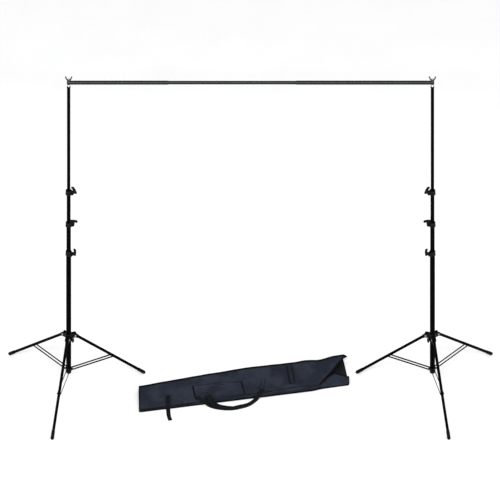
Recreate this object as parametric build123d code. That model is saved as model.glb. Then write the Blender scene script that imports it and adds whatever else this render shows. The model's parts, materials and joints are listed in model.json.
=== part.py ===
from build123d import *
import os
from math import atan2, degrees, hypot, sqrt

# Background support: two telescoping light stands, a telescoping crossbar between their
# tops, and the carry bag that lies on the floor between them.
# Millimetres. X runs along the crossbar, Y to the back, Z up, and the floor is z = 0.
# The left stand is built about its own axis, and the right stand is its mirror image.

os.makedirs("parts", exist_ok=True)

# Whole rig
SPAN = 2000.0            # between the two stand axes
STAND_Y = 67.0           # the stand axes lie behind the middle of the footprint
PLAY = 0.35              # radial gap between pieces that slide or turn on each other

# Column: four tubes, thickest at the bottom
TUBE_RADII = (14.0, 12.25, 10.75, 9.25)
TUBE_WALL = 1.2
TUBE_BOTTOMS = (128.0, 481.0, 724.0, 1343.0)
COLLAR_BOTTOMS = (968.0, 1176.0, 1407.0)
COLLAR_HEIGHT = 30.0
COLLAR_RADIUS = 16.8
COLLAR_SOCKET = 12.0     # how far a tube stands inside the collar on its top end
COLUMN_TOP = 2188.0
RIM_HEIGHT = 9.0

# Split clamps of the collars: two round ears with the clamp screw across them
EAR_AZIMUTHS = (-40.0, -5.0, -20.0)
GRIP_TURNS = (0.0, 90.0, -28.0)
SCREW_R = 23.0           # screw axis, from the column axis
SCREW_HEIGHT = 17.0      # screw axis, above the collar's bottom
SCREW_RADIUS = 3.0
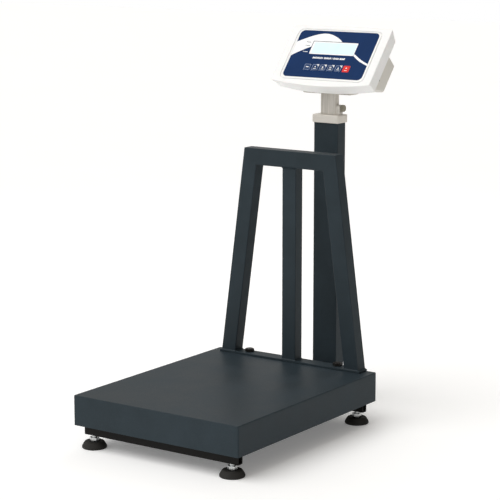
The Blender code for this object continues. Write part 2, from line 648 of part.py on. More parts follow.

* What is required:
Print the records above in full, exactly.

* Answer to this problem:
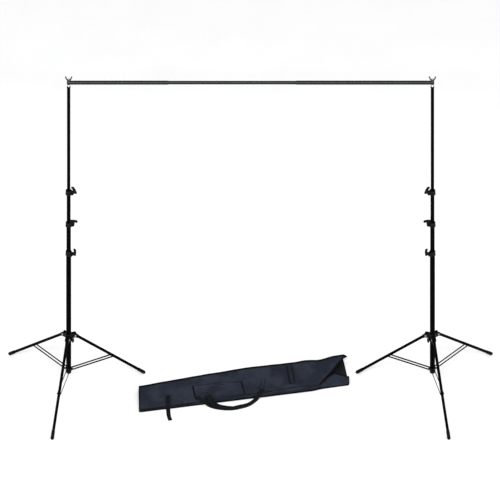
Recreate this object as parametric build123d code. That model is saved as model.glb. Then write the Blender scene script that imports it and adds whatever else this render shows. The model's parts, materials and joints are listed in model.json.
=== part.py ===
from build123d import *
import os
from math import atan2, degrees, hypot, sqrt

# Background support: two telescoping light stands, a telescoping crossbar between their
# tops, and the carry bag that lies on the floor between them.
# Millimetres. X runs along the crossbar, Y to the back, Z up, and the floor is z = 0.
# The left stand is built about its own axis, and the right stand is its mirror image.

os.makedirs("parts", exist_ok=True)

# Whole rig
SPAN = 2000.0            # between the two stand axes
STAND_Y = 67.0           # the stand axes lie behind the middle of the footprint
PLAY = 0.35              # radial gap between pieces that slide or turn on each other

# Column: four tubes, thickest at the bottom
TUBE_RADII = (14.0, 12.25, 10.75, 9.25)
TUBE_WALL = 1.2
TUBE_BOTTOMS = (128.0, 481.0, 724.0, 1343.0)
COLLAR_BOTTOMS = (968.0, 1176.0, 1407.0)
COLLAR_HEIGHT = 30.0
COLLAR_RADIUS = 16.8
COLLAR_SOCKET = 12.0     # how far a tube stands inside the collar on its top end
COLUMN_TOP = 2188.0
RIM_HEIGHT = 9.0

# Split clamps of the collars: two round ears with the clamp screw across them
EAR_AZIMUTHS = (-40.0, -5.0, -20.0)
GRIP_TURNS = (0.0, 90.0, -28.0)
SCREW_R = 23.0           # screw axis, from the column axis
SCREW_HEIGHT = 17.0      # screw axis, above the collar's bottom
SCREW_RADIUS = 3.0
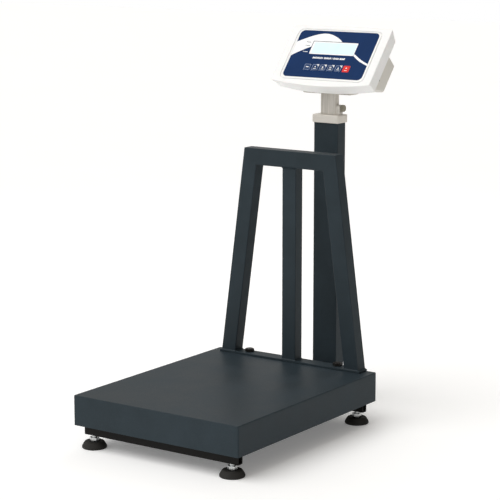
The Blender code for this object continues. Write part 2, from line 648 of part.py on. More parts follow.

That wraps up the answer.